A região de Tabatinga, Letícia e Santa Rosa virou um dos corredores mais estratégicos do crime organizado na América do Sul. Facções brasileiras disputam território e ampliam a violência na Amazônia.
A tríplice fronteira entre Brasil, Peru e Colômbia é um dos territórios mais sensíveis da América Latina. Localizada às margens do rio Solimões, ela conecta Tabatinga (Brasil), Letícia (Colômbia) e Santa Rosa (Peru), três cidades separadas por poucos minutos de barco, mas unidas por uma dinâmica criminosa que movimenta bilhões de reais anualmente.
Essa área tem se tornado cada vez mais estratégica para facções brasileiras, especialmente o Comando Vermelho (CV) e o Primeiro Comando da Capital (PCC), que disputam o controle das rotas de escoamento da cocaína produzida nos Andes.

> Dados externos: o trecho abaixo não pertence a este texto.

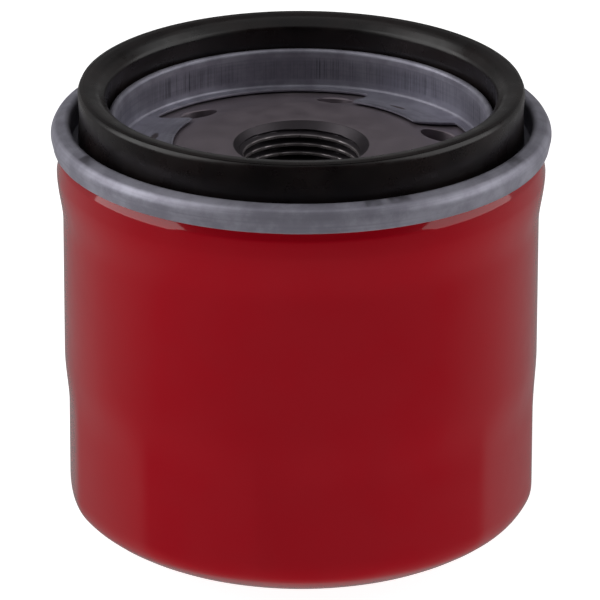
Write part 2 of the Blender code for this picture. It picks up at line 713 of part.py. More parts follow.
MEDIA_BOTTOM = CAP_FLOOR + 2 * GAP + ADHESIVE_THICKNESS
UPPER_CAP_UNDERSIDE = UPPER_CAP_TOP - CAP_GAUGE
MEDIA_TOP = UPPER_CAP_UNDERSIDE - 2 * GAP - ADHESIVE_THICKNESS

end_cap("upper_end_cap", UPPER_CAP_TOP - CAP_GAUGE / 2, UPPER_CAP_TOP - CAP_RIM_DEPTH, UPPER_CAP_BORE)
end_cap("lower_end_cap", LOWER_CAP_UNDERSIDE + CAP_GAUGE / 2, LOWER_CAP_UNDERSIDE + CAP_RIM_DEPTH,
        LOWER_CAP_BORE)
adhesive("upper_cap_adhesive", MEDIA_TOP + GAP)
adhesive("lower_cap_adhesive", CAP_FLOOR + GAP)
pleated_media(MEDIA_BOTTOM, MEDIA_TOP)
media_seam_clip(MEDIA_BOTTOM + CLIP_MARGIN, MEDIA_TOP - CLIP_MARGIN)
centre_tube(CAP_FLOOR + GAP, UPPER_CAP_UNDERSIDE - GAP)
bypass_valve_seat()
bypass_valve_cage()
bypass_valve_seal()
bypass_valve_poppet()
coil("bypass_spring", SPRING_STEEL, BYPASS_WIRE, BYPASS_COIL_RADIUS, BYPASS_TURNS,
     POPPET_BOTTOM + POPPET_DISC + GAP, CAGE_TOP - CAGE_GAUGE - GAP, 12)
coil("support_spring", SPRING_STEEL, SUPPORT_WIRE, SUPPORT_COIL_RADIUS, SUPPORT_TURNS,
     CAN_GAUGE + GAP, LOWER_CAP_UNDERSIDE - GAP, 18)
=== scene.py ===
"""Looks of the spin-on oil filter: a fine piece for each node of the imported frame.

Lengths are in millimetres, and each mesh is made in metres. +X is 0 degrees, +Y is 90.
"""

import math

import bmesh
import bpy
import numpy as np
from mathutils import Matrix, Vector


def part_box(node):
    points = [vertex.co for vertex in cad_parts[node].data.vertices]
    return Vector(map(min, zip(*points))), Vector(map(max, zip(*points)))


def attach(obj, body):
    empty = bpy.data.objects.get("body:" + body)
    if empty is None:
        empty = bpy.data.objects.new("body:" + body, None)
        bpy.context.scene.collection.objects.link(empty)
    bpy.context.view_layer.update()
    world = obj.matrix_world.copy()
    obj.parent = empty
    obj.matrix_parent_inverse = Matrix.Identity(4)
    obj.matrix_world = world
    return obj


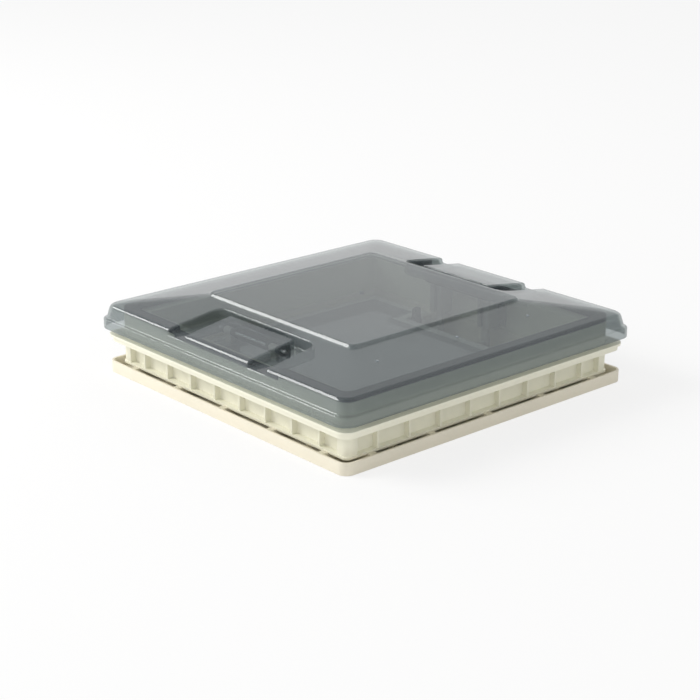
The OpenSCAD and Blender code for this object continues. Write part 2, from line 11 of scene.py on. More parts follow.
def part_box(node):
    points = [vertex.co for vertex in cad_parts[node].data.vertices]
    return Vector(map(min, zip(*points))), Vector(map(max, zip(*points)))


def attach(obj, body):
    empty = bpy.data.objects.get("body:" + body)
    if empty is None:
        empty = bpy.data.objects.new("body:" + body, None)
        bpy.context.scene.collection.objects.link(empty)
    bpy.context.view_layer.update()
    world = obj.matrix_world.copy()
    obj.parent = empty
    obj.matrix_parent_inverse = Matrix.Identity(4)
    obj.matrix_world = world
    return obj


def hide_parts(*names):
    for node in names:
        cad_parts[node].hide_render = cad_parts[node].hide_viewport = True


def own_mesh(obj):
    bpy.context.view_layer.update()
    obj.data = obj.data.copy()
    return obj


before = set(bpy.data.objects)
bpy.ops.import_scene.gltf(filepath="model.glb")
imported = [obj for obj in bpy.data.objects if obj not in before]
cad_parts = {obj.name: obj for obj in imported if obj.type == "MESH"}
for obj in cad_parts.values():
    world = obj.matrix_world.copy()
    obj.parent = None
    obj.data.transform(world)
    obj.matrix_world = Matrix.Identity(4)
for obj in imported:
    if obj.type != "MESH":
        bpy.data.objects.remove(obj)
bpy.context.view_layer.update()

bl_info = {
    "name": "Roof Vent Finish",
    "version": (1, 0, 0),
    "blender": (4, 5, 0),
    "location": "View3D > Sidebar > Roof Vent",
    "description": "Models and finishes a push-up roof vent around its construction frame",
    "category": "Object",
}

DOME_LOW, DOME_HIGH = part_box("dome")
FLAT_ANGLE = math.radians(1)
CREASE_ANGLE = math.radians(28)
UP = Vector((0, 0, 1))


# ---------------------------------------------------------------- settings


class VentDomeSettings(bpy.types.PropertyGroup):
    """Sizes and tint of the dome"""

    wall: FloatProperty(
        name="Wall", description="Thickness of the moulding", default=0.003, unit="LENGTH"
    )
    ledge_height: FloatProperty(
        name="Ledge height", description="Height of the ledge on the lip", default=0.0733, unit="LENGTH"
    )
    ledge_width: FloatProperty(
        name="Ledge width", description="Width of the ledge on the lip", default=0.004, unit="LENGTH"
    )
    shoulder_inset: FloatProperty(
        name="Shoulder inset", description="From the lip in to the shoulder", default=0.0079, unit="LENGTH"
    )
    shoulder_height: FloatProperty(
        name="Shoulder height", description="Height of the shoulder", default=0.0911, unit="LENGTH"
    )
    shoulder_radius: FloatProperty(
        name="Shoulder radius", description="Rounding of the shoulder", default=0.0046, unit="LENGTH"
    )
    panel_width: FloatProperty(
        name="Panel width", description="Width of the raised panel", default=0.28, unit="LENGTH"
    )
    panel_step: FloatProperty(
        name="Panel step", description="Width of the step round the panel", default=0.003, unit="LENGTH"
    )
    slope_top: FloatProperty(
        name="Slope top", description="Height at which the slope meets the panel", default=0.105, unit="LENGTH"
    )
    lip_radius: FloatProperty(
        name="Lip corner radius", description="Corner radius of the lip", default=0.019, unit="LENGTH"
    )
    pocket_width: FloatProperty(
        name="Pocket width", description="Width of each hinge pocket", default=0.188, unit="LENGTH"
    )
    pocket_flare: FloatProperty(
        name="Pocket flare", description="How much wider a pocket is at the edge", default=0.0025, unit="LENGTH"
    )
    pocket_radius: FloatProperty(
        name="Pocket radius", description="Corner radius at the back of a pocket", default=0.014, unit="LENGTH"
    )
    pocket_floor: FloatProperty(
        name="Pocket floor", description="Height of a pocket's floor at the edge", default=0.084, unit="LENGTH"
    )
    floor_angle: FloatProperty(
        name="Floor angle", description="Rise of a pocket's floor", default=math.radians(3), unit="ROTATION"
    )
    housing_width: FloatProperty(
        name="Housing width", description="Width of the hinge housing", default=0.124, unit="LENGTH"
    )
    gutter: FloatProperty(
        name="Gutter", description="Gap behind the hinge housing", default=0.008, unit="LENGTH"
    )
    edge_radius: FloatProperty(
        name="Edge radius", description="Rounding of the pockets' edges", default=0.0020, unit="LENGTH"
    )
    tint: FloatVectorProperty(
        name="Tint", description="Smoke tint of the light let through", default=(0.62, 0.65, 0.645),
        size=3, subtype="COLOR", min=0, max=1,
    )
    haze: FloatVectorProperty(
        name="Haze", description="Colour of the moulding itself", default=(0.53, 0.60, 0.66),
        size=3, subtype="COLOR", min=0, max=1,
    )
    opacity: FloatProperty(
        name="Opacity", description="How much of the moulding's own colour shows", default=0.10,
        subtype="FACTOR", min=0, max=1,
    )
    ior: FloatProperty(
        name="IOR", description="How strongly the surface mirrors", default=1.55
    )
    gloss: FloatProperty(
        name="Gloss", description="Roughness of the mirrored light", default=0.07, min=0, max=1
    )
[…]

A ausência histórica do Estado, a facilidade de circulação e o comércio fluvial tornam a região um ponto-chave para o crime transnacional.
A região funciona como porta de entrada da cocaína produzida no Peru e na Colômbia — dois dos maiores produtores do mundo — para o território brasileiro. A partir dali, as drogas seguem por rotas fluviais até Manaus e depois são distribuídas para o Nordeste, Centro-Oeste e Sudeste, chegando aos grandes centros consumidores e portos de exportação.
Além da posição geográfica privilegiada, a região conta com pouca fiscalização, longas áreas de selva, aldeias isoladas e numerosos rios que permitem transporte rápido e discreto. Isso facilita o trabalho de organizações criminosas que dominam barcos, caminhos clandestinos e até pistas clandestinas na floresta.
Nos últimos anos, a tríplice fronteira se tornou palco de confrontos entre facções pelo controle das rotas. O Comando Vermelho, originário do Rio de Janeiro, tem expandido agressivamente sua influência na Amazônia, adotando um modelo de “franquias” locais.
O PCC, por outro lado, busca controlar o atacado do tráfico, priorizando parcerias com grupos regionais e evitando disputas abertas. Mesmo assim, a competição entre as duas facções desencadeou uma escalada de violência no Alto Solimões, incluindo assassinatos, desaparecimentos e ataques direcionados.
Essa disputa se intensificou especialmente entre 2023 e 2025, segundo o Fórum Brasileiro de Segurança Pública, que aponta Tabatinga como uma das cidades mais violentas da Amazônia Legal.
A tríplice fronteira atravessa territórios indígenas onde, historicamente, a presença estatal é frágil. Facções criminosas têm explorado essas regiões para instalar laboratórios, pistas clandestinas e rotas de transporte. Em alguns casos, indígenas são aliciados pelo crime organizado — seja por falta de alternativas econômicas, seja por coerção armada.
Lideranças denunciam ainda a presença de garimpeiros ilegais e grupos estrangeiros, como dissidências das Farc e o Tren de Aragua, que operam no entorno das aldeias, ampliando riscos ambientais e sociais.
A principal via de circulação da droga na região é o rio Solimões. Barcos pequenos e de alta velocidade navegam entre Tabatinga e Manaus transportando cargas misturadas a mercadorias comuns, como alimentos, gás e produtos industrializados.
O controle das embarcações garante vantagens às facções: quem domina os portos informais controla também a cobrança de taxas, a circulação de armas e até o movimento de pessoas. A ausência de fiscalização sistemática permite que toneladas de drogas passem despercebidas ao longo do ano.
A guerra pela tríplice fronteira afeta profundamente a vida das comunidades. A presença de grupos armados amplia o medo, limita o deslocamento de ribeirinhos e afeta o comércio. Jovens são aliciados como “olheiros” e transportadores, enquanto pequenos comerciantes sofrem com extorsões e imposição de regras do crime organizado.
Escolas, postos de saúde e serviços públicos enfrentam dificuldade de funcionamento. Em várias áreas, o poder do Estado é substituído pela autoridade das facções, que impõem normas, toques de recolher e até regras de convivência.
A tríplice fronteira é hoje um dos maiores desafios de segurança pública do Brasil. O controle das rotas do tráfico não apenas alimenta a violência local, mas também abastece redes criminais que atuam em grandes centros urbanos.
Enfrentar esse problema exige cooperação internacional, presença permanente do Estado, fortalecimento da vigilância fluvial e integração entre forças policiais dos três países.
Sem isso, o crime organizado continuará usando a Amazônia como corredor livre — e a tríplice fronteira seguirá sendo um dos principais epicentros da violência na América do Sul.